A fuzzy approach to texture segmentation

A Fuzzy Approach to Texture Segmentation

Madasu Hanmandlu

Dept. of Electrical Engineering, I.I.T. Delhi, New Delhi-110016, India.

mhmandlu@ee.iitd.ernet.in

Vamsi Krishna Madasu

School of ITEE, University of Queensland,

QLD 4072, Australia.

madasu@itee.uq.edu.au

Shantaram Vasikarla

IT Department, American InterContinental University, Los Angeles, CA90066,USA

svasikarla@la.aiuniv.edu

Abstract: The texture segmentation techniques are diversified by the existence of several approaches. In this paper, we propose fuzzy features for the segmentation of texture image.

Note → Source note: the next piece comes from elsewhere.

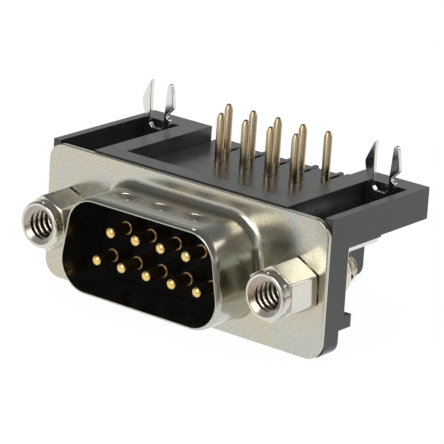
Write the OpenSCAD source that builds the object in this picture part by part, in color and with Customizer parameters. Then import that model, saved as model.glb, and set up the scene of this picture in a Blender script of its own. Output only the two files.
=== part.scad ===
// Nine-way right-angle D-subminiature plug for a printed circuit board.
// The origin is the centre of the D on the flange's front face: +X along the
// flange, +Y to the rear and +Z towards the board, which meets the tops of the arms.

/* [Front shell] */
// Distance from a screwlock's middle to the flange's end
flange_side = 2.91; // [2.6:0.01:4.5]
// Height of the steel flange
flange_h = 12.4; // [12.2:0.01:14]
// Radius of the flange's corners
flange_r = 1.6; // [0.6:0.1:2.4]
// Thickness of the steel sheet
sheet_t = 0.5; // [0.3:0.01:0.6]
// Widest inside width of the D mouth
mouth_w = 16.92; // [16.6:0.01:17.2]
// Inside height of the D mouth
mouth_h = 8.23; // [8.1:0.01:8.5]
// Inside radius of the D's corners
mouth_r = 2.6; // [2:0.05:3]
// Slope of the D's two sides, in degrees
side_angle = 10; // [6:0.5:12]
// Thickness of the drawn wall of the D, thinner than the flange
wall_t = 0.32; // [0.25:0.01:0.5]
// Reach of the D shell in front of the flange
shell_reach = 5.8; // [5.3:0.01:6.5]
// Radius of the rim's outer edge
rim_outer_r = 0.26; // [0.05:0.01:0.27]
// Radius of the rim's inner edge
rim_inner_r = 0.04; // [0.01:0.01:0.05]
// Radius of the drawn root between flange and D shell
root_r = 0.75; // [0.4:0.05:0.9]
// Distance from one pressed dimple to the next
dimple_pitch = 3.75; // [3.4:0.05:4]
// Length of a dimple along the shell's long side
dimple_w = 2.9; // [1.6:0.1:3.2]
// Length of a dimple in the mating direction
dimple_l = 1.7; // [1:0.1:2.4]
// Depth of a dimple
dimple_depth = 0.25; // [0.1:0.01:0.3]
// Distance from the flange's face to the dimples' middles
dimple_y = 3.0; // [2.6:0.1:3.4]

/* [Contacts] */
// Distance between neighbouring contacts of a row
contact_pitch = 2.77; // [2.7:0.01:2.8]
// Distance between the two rows of contacts
contact_rows = 2.84; // [2.6:0.01:2.9]
// Diameter of a contact behind its shoulder
contact_d = 1.2; // [1.05:0.01:1.3]
// Diameter of a contact's mating pin
pin_d = 0.98; // [0.8:0.01:1]
// Reach of the mating pins in front of the flange
pin_reach = 4.85; // [4.2:0.01:5.2]
// Distance from the flange's face to the contacts' shoulders
shoulder_reach = 2.5; // [1.2:0.1:3]
// Diameter of a solder tail
tail_d = 0.76; // [0.5:0.01:0.8]
// Radius of a contact's right-angle bend, on its middle line
bend_r = 0.9; // [0.6:0.05:1.1]
// Distance from the flange's face to the front row of tails
front_tail_y = 9.88; // [9.4:0.01:10.2]
// Distance between the two rows of tails
tail_rows = 2.84; // [2.5:0.01:2.9]
// Length of the tails above the board's face
tail_l = 3.1; // [2.4:0.05:4.5]
// Length of a tail's tapered tip
tail_tip = 0.45; // [0.2:0.05:0.8]

/* [Insulator] */
// Reach of the insulator's face in front of the flange
face_reach = 0.6; // [0.2:0.05:1]
// Thickness of the insulator's lip behind the flange
lip_t = 1.6; // [1:0.05:1.8]
// Width of the insulator's lip past the mouth, on each side
lip_edge = 0.75; // [0.4:0.05:0.8]
// Depth of the block that holds the contacts, behind the lip
block_l = 3.2; // [2:0.1:3.6]
// Plastic left beside the outermost contacts in the block
block_side = 1; // [0.6:0.05:1.3]
// Plastic left above and below the contacts in the block
block_top = 0.7; // [0.5:0.05:1]

/* [Rear housing] */
// Thickness of the housing's flange, above its feet
plate_t = 2.53; // [2.2:0.01:3]
// Thickness of the housing's flange, below its feet
lower_t = 1.92; // [1.2:0.01:2]
// Height from the D's centre to the board's face
seat_z = 6.32; // [6.22:0.01:6.6]
// Distance from a screw's middle to the inner wall of the arm's pocket
pocket_side = 1.84; // [1.7:0.01:2]
// Depth of the step under the arms' outer walls
step_h = 0.15; // [0.1:0.01:0.3]
// Height of the side arms
arm_h = 2.87; // [2.5:0.01:3]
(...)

For this purpose, a membership function is constructed to represent the effect of the neighboring pixels on the current pixel in a window. Using these membership function values, we find a feature by weighted average method for the current pixel. This is repeated for all pixels in the window treating each time one pixel as the current pixel. Using these fuzzy based features, we derive three descriptors such as maximum, entropy, and energy for each window. To segment the texture image, the modified mountain clustering that is unsupervised and Fuzzy C-means clustering have been used. The performance of the proposed features is compared with that of fractal features.

Keywords: Texture, fractal dimension, modified mountain clustering, potential, validity, segmentation.

1. Introduction

Image segmentation is the process of grouping homogeneous pixels into one region. The homogeneity of the image pixels can be characterized by the spatial arrangement of the gray levels. An image has inherent fuzziness in the gray levels over spatial regions. We use fuzzy logic framework to derive texture features for segmenting the image such that each segment contains a similar texture distinct from its neighbors.

Texture features can be based on the three approaches:

(1) Statistical approach (2) Structural approach and (3) Spectral approach. In statistical approach, moments of different order in a localized window represent smooth, coarse, grainy, etc. textures [1], co-occurrence statistics can also be used [2], [3]. In structural approach, spatial structure descriptors are used to identify geometric primitives and their arrangement in an image. Some techniques using this approach are: local interaction models like auto regressive moving average model [4], the Gauss - Markov random field model [5] and the fractal model [6]. Mandelbrot and Van Ness [14] and

Voss [15] have pointed out that different textures may have the same fractal dimension (FD). This may be due to combined differences in coarseness and directionality (dominant orientation and degree of anisotropy). The spectral approach is the transform domain approach that is used to detect global periodicity in an image by finding high energy, narrow peaks in the spectrum.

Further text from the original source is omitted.